Goal — Beneath this sentence is a set of records; write each of them out exactly.

Recorded data —
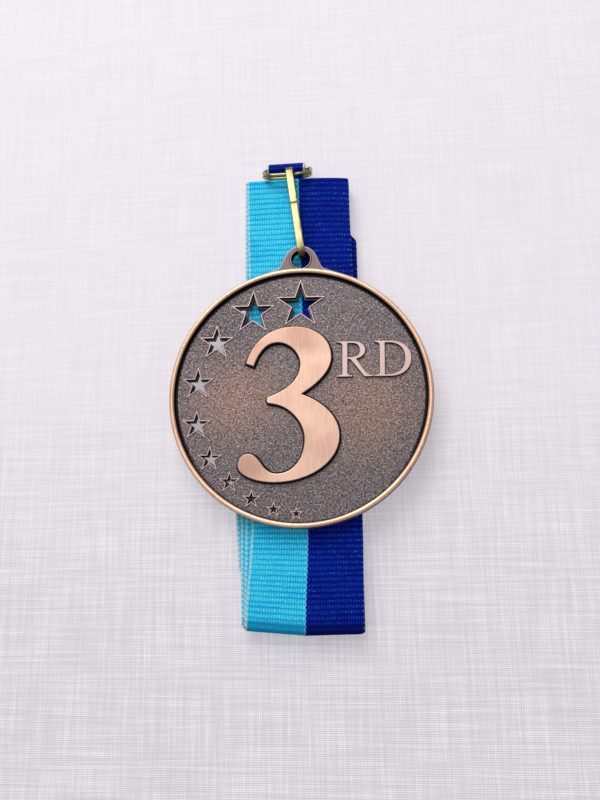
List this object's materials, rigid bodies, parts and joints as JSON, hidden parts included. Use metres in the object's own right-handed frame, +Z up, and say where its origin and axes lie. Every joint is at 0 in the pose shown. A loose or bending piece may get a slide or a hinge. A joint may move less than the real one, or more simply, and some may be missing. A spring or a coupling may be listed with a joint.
{
  "type": "medal",
  "caption": "Round die-cast award medal with a beaded rim, a large numeral and star cut-outs, hung by a strip link and split ring on a folded two-tone neck ribbon.",
  "frame": {"origin": "on the table, straight below the centre of the disc", "axes": "+Z up from the table, +Y from the disc towards its lug, ring and the ribbon's sewn end, +X to the right as the numeral is read"},
  "size_m": [0.05, 0.0938, 0.0075],
  "materials": {
    "antique_copper": "antiqued copper plate, dark grained field, bright worn relief",
    "pale_brass": "bright pale brass",
    "ribbon_weave": "ribbed woven ribbon, half light blue and half royal blue, pale selvedges",
    "sewing_thread": "matte thread"
  },
  "bodies": {
    "ribbon": {"neck_ribbon": "ribbon_weave", "ribbon_stitching": "sewing_thread"},
    "ring": {"split_ring": "pale_brass"},
    "link": {"strap_link": "pale_brass"},
    "medal": {"medal_disc": "antique_copper"}
  },
  "joints": [
    {"name": "ring_swing", "type": "hinge", "parent": "ribbon", "child": "ring", "pos_m": [-0.0021, 0.04863, 0.00139], "axis": [-1, 0, 0], "range_deg": [0, 45]},
    {"name": "link_swing", "type": "hinge", "parent": "ring", "child": "link", "pos_m": [-0.00127, 0.0451, 0.0058], "axis": [-1, 0, 0], "range_deg": [0, 90]},
    {"name": "medal_swing", "type": "hinge", "parent": "link", "child": "medal", "pos_m": [0.00071, 0.02902, 0.0058], "axis": [-1, 0, 0], "range_deg": [0, 60]}
  ]
}
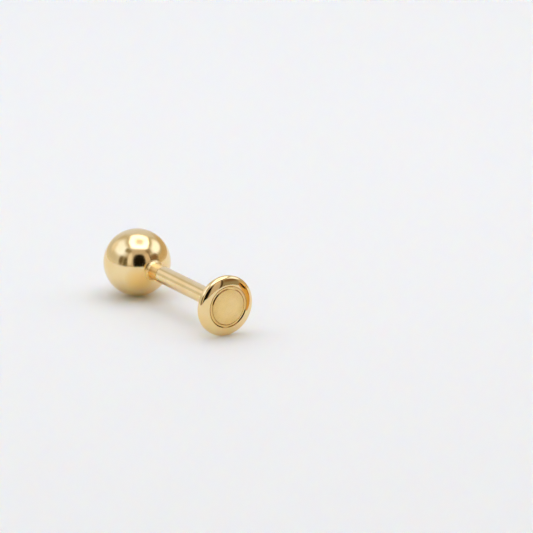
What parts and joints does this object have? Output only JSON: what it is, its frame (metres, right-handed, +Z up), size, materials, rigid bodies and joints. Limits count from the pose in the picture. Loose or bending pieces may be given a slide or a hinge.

Correct result —
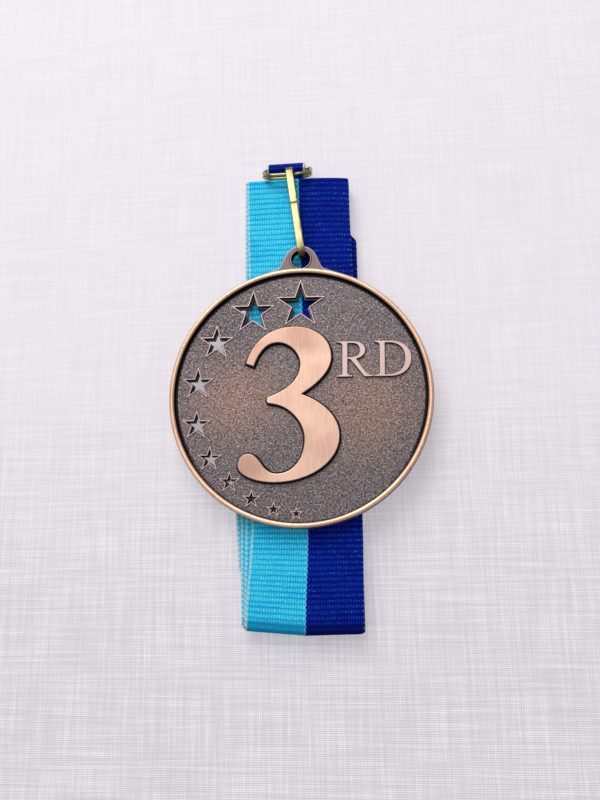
List this object's materials, rigid bodies, parts and joints as JSON, hidden parts included. Use metres in the object's own right-handed frame, +Z up, and say where its origin and axes lie. Every joint is at 0 in the pose shown. A loose or bending piece may get a slide or a hinge. A joint may move less than the real one, or more simply, and some may be missing. A spring or a coupling may be listed with a joint.
{
  "type": "medal",
  "caption": "Round die-cast award medal with a beaded rim, a large numeral and star cut-outs, hung by a strip link and split ring on a folded two-tone neck ribbon.",
  "frame": {"origin": "on the table, straight below the centre of the disc", "axes": "+Z up from the table, +Y from the disc towards its lug, ring and the ribbon's sewn end, +X to the right as the numeral is read"},
  "size_m": [0.05, 0.0938, 0.0075],
  "materials": {
    "antique_copper": "antiqued copper plate, dark grained field, bright worn relief",
    "pale_brass": "bright pale brass",
    "ribbon_weave": "ribbed woven ribbon, half light blue and half royal blue, pale selvedges",
    "sewing_thread": "matte thread"
  },
  "bodies": {
    "ribbon": {"neck_ribbon": "ribbon_weave", "ribbon_stitching": "sewing_thread"},
    "ring": {"split_ring": "pale_brass"},
    "link": {"strap_link": "pale_brass"},
    "medal": {"medal_disc": "antique_copper"}
  },
  "joints": [
    {"name": "ring_swing", "type": "hinge", "parent": "ribbon", "child": "ring", "pos_m": [-0.0021, 0.04863, 0.00139], "axis": [-1, 0, 0], "range_deg": [0, 45]},
    {"name": "link_swing", "type": "hinge", "parent": "ring", "child": "link", "pos_m": [-0.00127, 0.0451, 0.0058], "axis": [-1, 0, 0], "range_deg": [0, 90]},
    {"name": "medal_swing", "type": "hinge", "parent": "link", "child": "medal", "pos_m": [0.00071, 0.02902, 0.0058], "axis": [-1, 0, 0], "range_deg": [0, 60]}
  ]
}
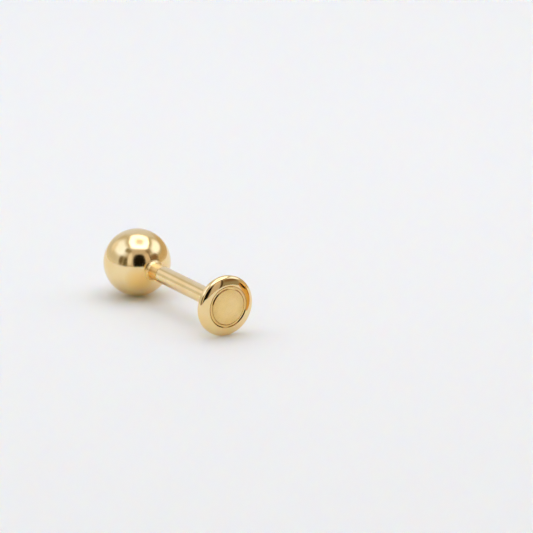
What parts and joints does this object have? Output only JSON: what it is, its frame (metres, right-handed, +Z up), size, materials, rigid bodies and joints. Limits count from the pose in the picture. Loose or bending pieces may be given a slide or a hinge.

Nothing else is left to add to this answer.